## SET TASK
Return the records in full, exactly as given.

## INFORMATION SUPPLIED
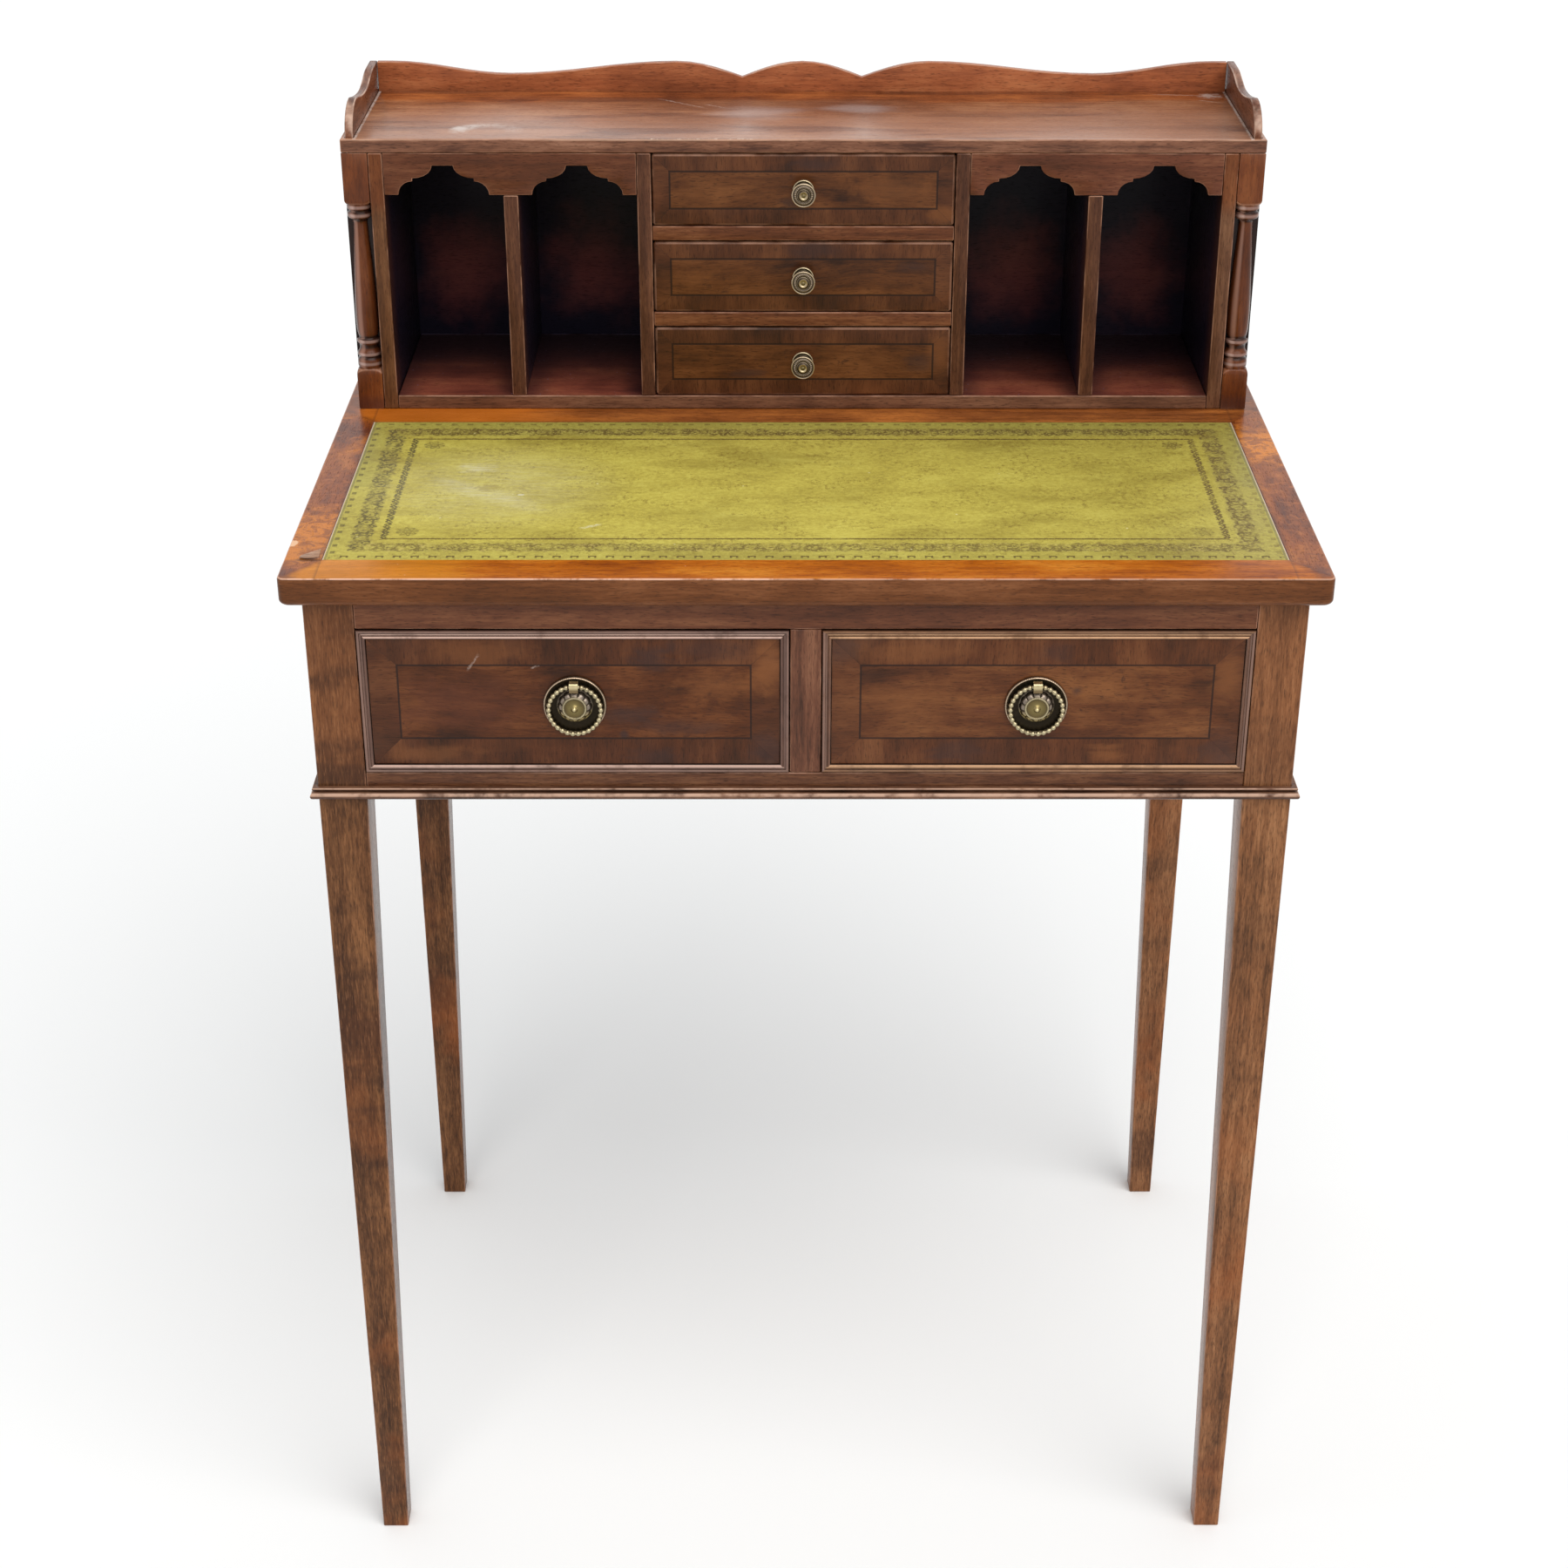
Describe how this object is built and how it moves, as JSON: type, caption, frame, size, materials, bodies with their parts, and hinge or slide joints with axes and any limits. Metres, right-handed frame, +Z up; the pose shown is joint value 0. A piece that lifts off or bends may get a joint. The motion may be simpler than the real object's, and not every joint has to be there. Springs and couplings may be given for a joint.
{
  "type": "writing desk",
  "caption": "Lady's writing desk with tapered legs, frieze drawers with ring pulls, a leather writing surface and a galleried case of pigeonholes and small drawers.",
  "frame": {"origin": "on the floor, under the middle of the desk's overall plan", "axes": "+Z up, -Y out of the drawer fronts towards the sitter, +X to the sitter's right"},
  "size_m": [0.635, 0.44, 0.9673],
  "materials": {
    "leg_wood": "stained open-grain hardwood, satin polish, worn in bands",
    "frame_wood": "dark red-brown stained wood, satin polish",
    "moulding_wood": "dark stained wood, edges rubbed lighter",
    "runner_wood": "plain unpolished softwood",
    "top_wood": "warm orange-brown crossbanded veneer, polished, worn corners",
    "olive_leather": "olive-green hide, mottled, blind and ink tooled border",
    "case_wood": "dark red-brown polished wood",
    "case_top_wood": "polished veneer with a soft sheen and light scuffs",
    "back_wood": "dark red-stained panel",
    "post_wood": "red-brown polished turned wood",
    "valance_wood": "red-brown polished veneer",
    "gallery_wood": "red-brown polished wood, edges worn pale",
    "front_veneer": "figured veneer, crossbanded and strung with a dark line",
    "bead_wood": "dark rounded bead, rubbed lighter along its crest",
    "small_front_veneer": "figured veneer, crossbanded and strung with a dark line",
    "lining_wood": "plain drawer lining, waxed",
    "aged_brass": "antiqued brass, dark in the recesses"
  },
  "bodies": {
    "desk": {"leg_front_left": "leg_wood", "leg_front_right": "leg_wood", "leg_back_left": "leg_wood", "leg_back_right": "leg_wood", "side_apron_left": "frame_wood", "side_apron_right": "frame_wood", "back_apron": "frame_wood", "front_top_rail": "frame_wood", "front_bottom_rail": "frame_wood", "drawer_divider": "frame_wood", "base_moulding": "moulding_wood", "drawer_runner_left": "runner_wood", "drawer_runner_right": "runner_wood", "drawer_runner_centre": "runner_wood", "drawer_kicker": "runner_wood", "desk_top": "top_wood", "leather_inset": "olive_leather", "case_base": "case_wood", "case_top": "case_top_wood", "case_back": "back_wood", "corner_post_left": "post_wood", "corner_post_right": "post_wood", "end_panel_left": "case_wood", "end_panel_right": "case_wood", "inner_upright_left": "case_wood", "inner_upright_right": "case_wood", "centre_upright_left": "case_wood", "centre_upright_right": "case_wood", "partition_left": "case_wood", "partition_right": "case_wood", "valance_left": "valance_wood", "valance_right": "valance_wood", "small_rail_lower": "case_wood", "small_rail_upper": "case_wood", "gallery_back": "gallery_wood", "gallery_side_left": "gallery_wood", "gallery_side_right": "gallery_wood"},
    "left_drawer": {"drawer_front_left": "front_veneer", "cock_bead_left": "bead_wood", "drawer_box_left": "lining_wood", "drawer_bottom_left": "lining_wood", "pull_plate_left": "aged_brass"},
    "right_drawer": {"drawer_front_right": "front_veneer", "cock_bead_right": "bead_wood", "drawer_box_right": "lining_wood", "drawer_bottom_right": "lining_wood", "pull_plate_right": "aged_brass"},
    "left_ring": {"pull_ring_left": "aged_brass"},
    "right_ring": {"pull_ring_right": "aged_brass"},
    "small_drawer_bottom": {"small_front_bottom": "small_front_veneer", "small_tray_bottom": "lining_wood", "knob_bottom": "aged_brass"},
    "small_drawer_middle": {"small_front_middle": "small_front_veneer", "small_tray_middle": "lining_wood", "knob_middle": "aged_brass"},
    "small_drawer_top": {"small_front_top": "small_front_veneer", "small_tray_top": "lining_wood", "knob_top": "aged_brass"}
  },
  "joints": [
    {"name": "left_drawer_slide", "type": "slide", "parent": "desk", "child": "left_drawer", "axis": [0, -1, 0], "range_m": [0, 0.25]},
    {"name": "right_drawer_slide", "type": "slide", "parent": "desk", "child": "right_drawer", "axis": [0, -1, 0], "range_m": [0, 0.25]},
    {"name": "small_drawer_bottom_slide", "type": "slide", "parent": "desk", "child": "small_drawer_bottom", "axis": [0, -1, 0], "range_m": [0, 0.085]},
    {"name": "small_drawer_middle_slide", "type": "slide", "parent": "desk", "child": "small_drawer_middle", "axis": [0, -1, 0], "range_m": [0, 0.085]},
    {"name": "small_drawer_top_slide", "type": "slide", "parent": "desk", "child": "small_drawer_top", "axis": [0, -1, 0], "range_m": [0, 0.085]},
    {"name": "left_ring_hinge", "type": "hinge", "parent": "left_drawer", "child": "left_ring", "pos_m": [-0.1423, -0.21291, 0.6837], "axis": [-1, 0, 0], "range_deg": [0, 95]},
    {"name": "right_ring_hinge", "type": "hinge", "parent": "right_drawer", "child": "right_ring", "pos_m": [0.1423, -0.21291, 0.6837], "axis": [-1, 0, 0], "range_deg": [0, 95]}
  ]
}
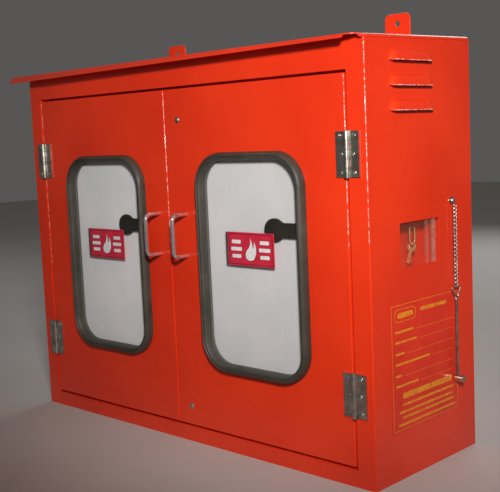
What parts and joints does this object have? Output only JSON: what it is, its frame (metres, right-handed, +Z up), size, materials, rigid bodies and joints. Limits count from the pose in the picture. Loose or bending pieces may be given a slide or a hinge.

## TASK RESPONSE
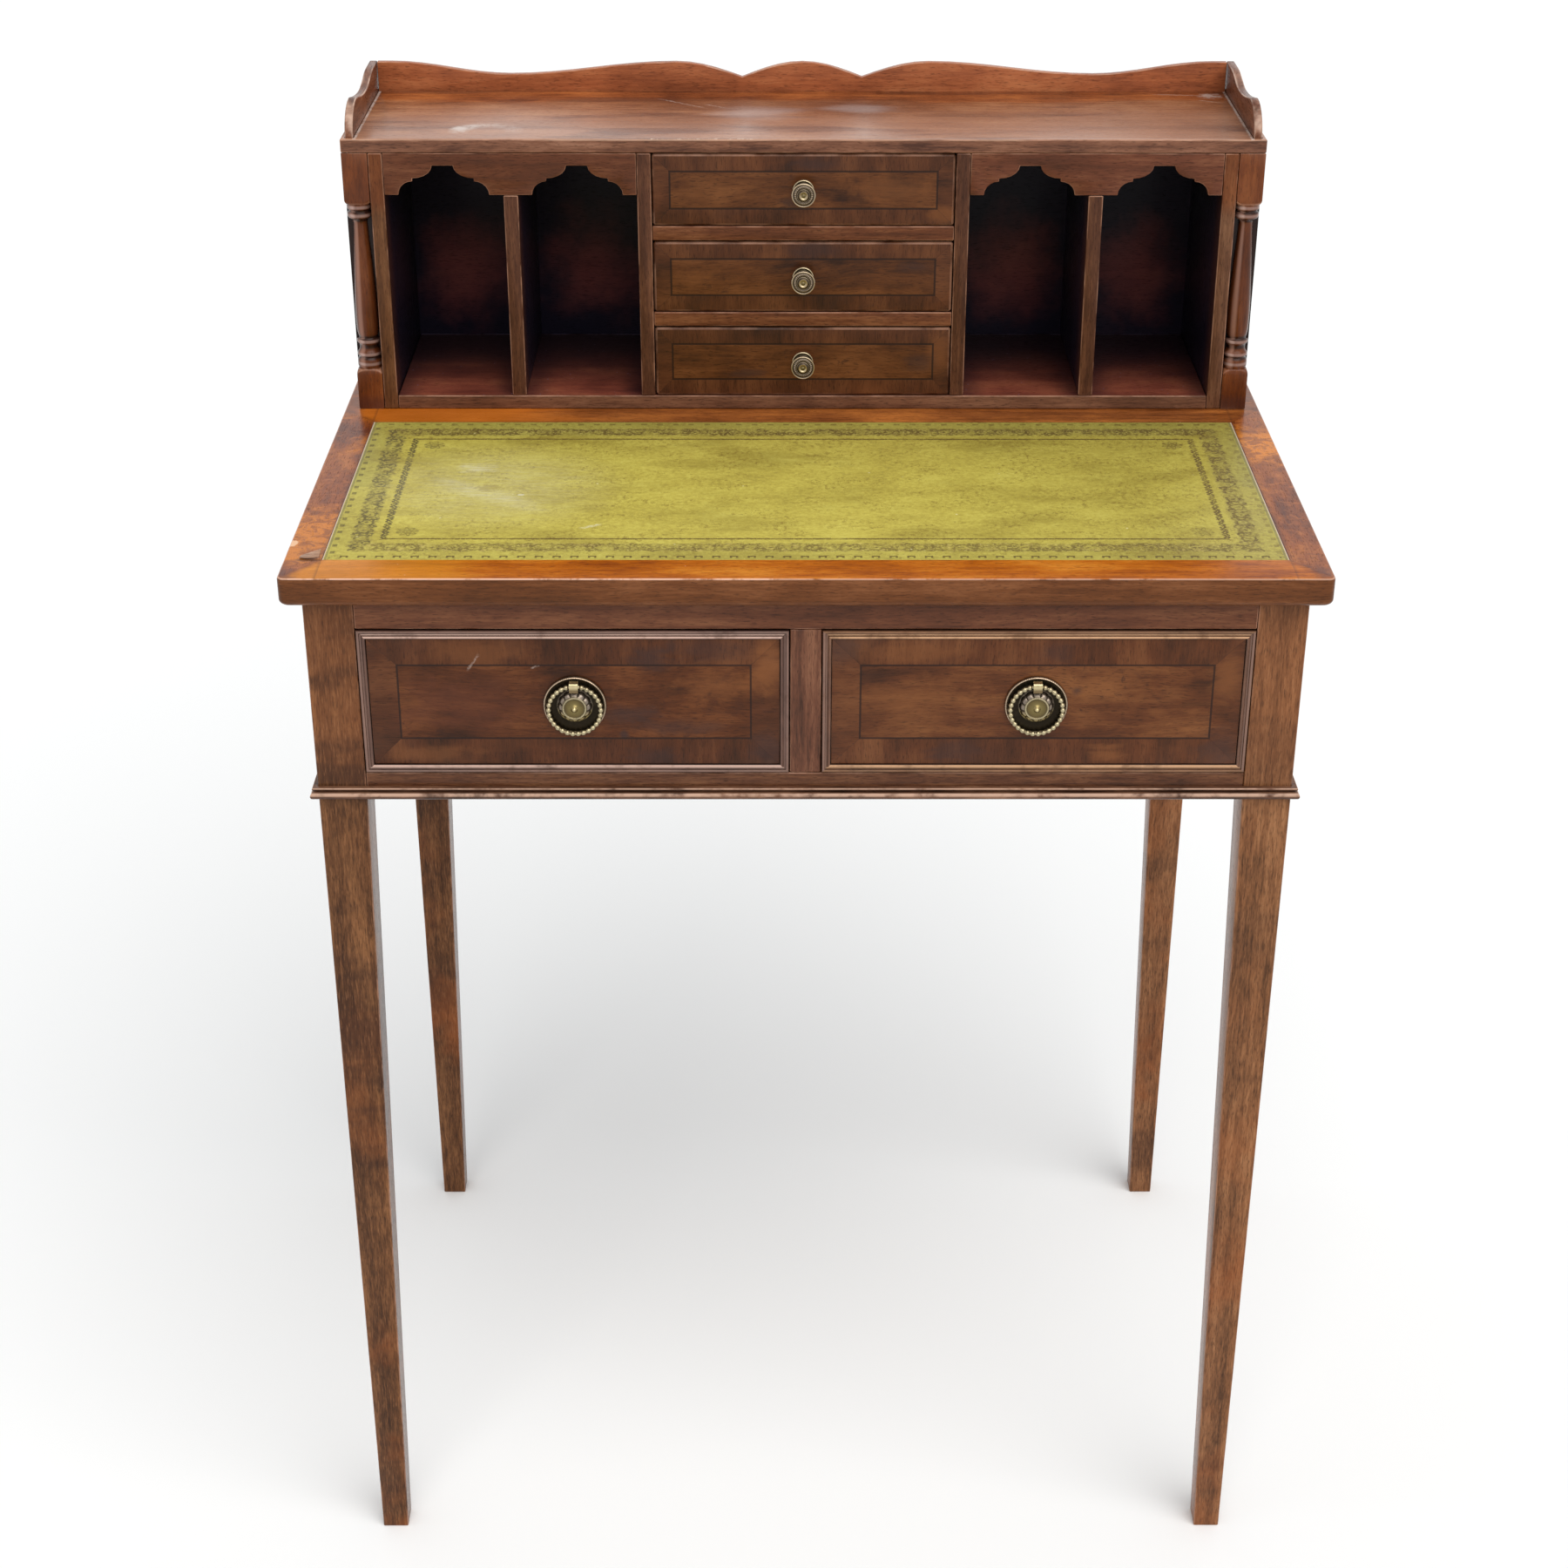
Describe how this object is built and how it moves, as JSON: type, caption, frame, size, materials, bodies with their parts, and hinge or slide joints with axes and any limits. Metres, right-handed frame, +Z up; the pose shown is joint value 0. A piece that lifts off or bends may get a joint. The motion may be simpler than the real object's, and not every joint has to be there. Springs and couplings may be given for a joint.
{
  "type": "writing desk",
  "caption": "Lady's writing desk with tapered legs, frieze drawers with ring pulls, a leather writing surface and a galleried case of pigeonholes and small drawers.",
  "frame": {"origin": "on the floor, under the middle of the desk's overall plan", "axes": "+Z up, -Y out of the drawer fronts towards the sitter, +X to the sitter's right"},
  "size_m": [0.635, 0.44, 0.9673],
  "materials": {
    "leg_wood": "stained open-grain hardwood, satin polish, worn in bands",
    "frame_wood": "dark red-brown stained wood, satin polish",
    "moulding_wood": "dark stained wood, edges rubbed lighter",
    "runner_wood": "plain unpolished softwood",
    "top_wood": "warm orange-brown crossbanded veneer, polished, worn corners",
    "olive_leather": "olive-green hide, mottled, blind and ink tooled border",
    "case_wood": "dark red-brown polished wood",
    "case_top_wood": "polished veneer with a soft sheen and light scuffs",
    "back_wood": "dark red-stained panel",
    "post_wood": "red-brown polished turned wood",
    "valance_wood": "red-brown polished veneer",
    "gallery_wood": "red-brown polished wood, edges worn pale",
    "front_veneer": "figured veneer, crossbanded and strung with a dark line",
    "bead_wood": "dark rounded bead, rubbed lighter along its crest",
    "small_front_veneer": "figured veneer, crossbanded and strung with a dark line",
    "lining_wood": "plain drawer lining, waxed",
    "aged_brass": "antiqued brass, dark in the recesses"
  },
  "bodies": {
    "desk": {"leg_front_left": "leg_wood", "leg_front_right": "leg_wood", "leg_back_left": "leg_wood", "leg_back_right": "leg_wood", "side_apron_left": "frame_wood", "side_apron_right": "frame_wood", "back_apron": "frame_wood", "front_top_rail": "frame_wood", "front_bottom_rail": "frame_wood", "drawer_divider": "frame_wood", "base_moulding": "moulding_wood", "drawer_runner_left": "runner_wood", "drawer_runner_right": "runner_wood", "drawer_runner_centre": "runner_wood", "drawer_kicker": "runner_wood", "desk_top": "top_wood", "leather_inset": "olive_leather", "case_base": "case_wood", "case_top": "case_top_wood", "case_back": "back_wood", "corner_post_left": "post_wood", "corner_post_right": "post_wood", "end_panel_left": "case_wood", "end_panel_right": "case_wood", "inner_upright_left": "case_wood", "inner_upright_right": "case_wood", "centre_upright_left": "case_wood", "centre_upright_right": "case_wood", "partition_left": "case_wood", "partition_right": "case_wood", "valance_left": "valance_wood", "valance_right": "valance_wood", "small_rail_lower": "case_wood", "small_rail_upper": "case_wood", "gallery_back": "gallery_wood", "gallery_side_left": "gallery_wood", "gallery_side_right": "gallery_wood"},
    "left_drawer": {"drawer_front_left": "front_veneer", "cock_bead_left": "bead_wood", "drawer_box_left": "lining_wood", "drawer_bottom_left": "lining_wood", "pull_plate_left": "aged_brass"},
    "right_drawer": {"drawer_front_right": "front_veneer", "cock_bead_right": "bead_wood", "drawer_box_right": "lining_wood", "drawer_bottom_right": "lining_wood", "pull_plate_right": "aged_brass"},
    "left_ring": {"pull_ring_left": "aged_brass"},
    "right_ring": {"pull_ring_right": "aged_brass"},
    "small_drawer_bottom": {"small_front_bottom": "small_front_veneer", "small_tray_bottom": "lining_wood", "knob_bottom": "aged_brass"},
    "small_drawer_middle": {"small_front_middle": "small_front_veneer", "small_tray_middle": "lining_wood", "knob_middle": "aged_brass"},
    "small_drawer_top": {"small_front_top": "small_front_veneer", "small_tray_top": "lining_wood", "knob_top": "aged_brass"}
  },
  "joints": [
    {"name": "left_drawer_slide", "type": "slide", "parent": "desk", "child": "left_drawer", "axis": [0, -1, 0], "range_m": [0, 0.25]},
    {"name": "right_drawer_slide", "type": "slide", "parent": "desk", "child": "right_drawer", "axis": [0, -1, 0], "range_m": [0, 0.25]},
    {"name": "small_drawer_bottom_slide", "type": "slide", "parent": "desk", "child": "small_drawer_bottom", "axis": [0, -1, 0], "range_m": [0, 0.085]},
    {"name": "small_drawer_middle_slide", "type": "slide", "parent": "desk", "child": "small_drawer_middle", "axis": [0, -1, 0], "range_m": [0, 0.085]},
    {"name": "small_drawer_top_slide", "type": "slide", "parent": "desk", "child": "small_drawer_top", "axis": [0, -1, 0], "range_m": [0, 0.085]},
    {"name": "left_ring_hinge", "type": "hinge", "parent": "left_drawer", "child": "left_ring", "pos_m": [-0.1423, -0.21291, 0.6837], "axis": [-1, 0, 0], "range_deg": [0, 95]},
    {"name": "right_ring_hinge", "type": "hinge", "parent": "right_drawer", "child": "right_ring", "pos_m": [0.1423, -0.21291, 0.6837], "axis": [-1, 0, 0], "range_deg": [0, 95]}
  ]
}
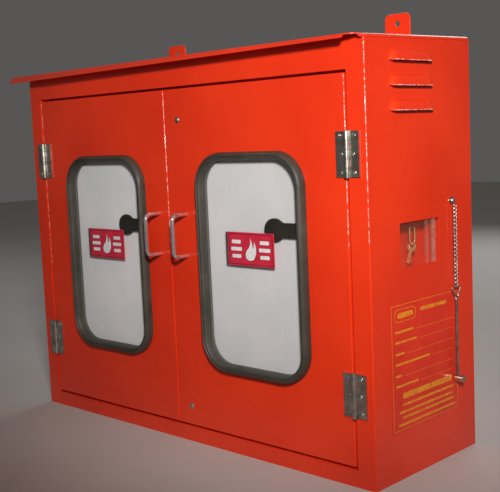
What parts and joints does this object have? Output only JSON: what it is, its frame (metres, right-handed, +Z up), size, materials, rigid bodies and joints. Limits count from the pose in the picture. Loose or bending pieces may be given a slide or a hinge.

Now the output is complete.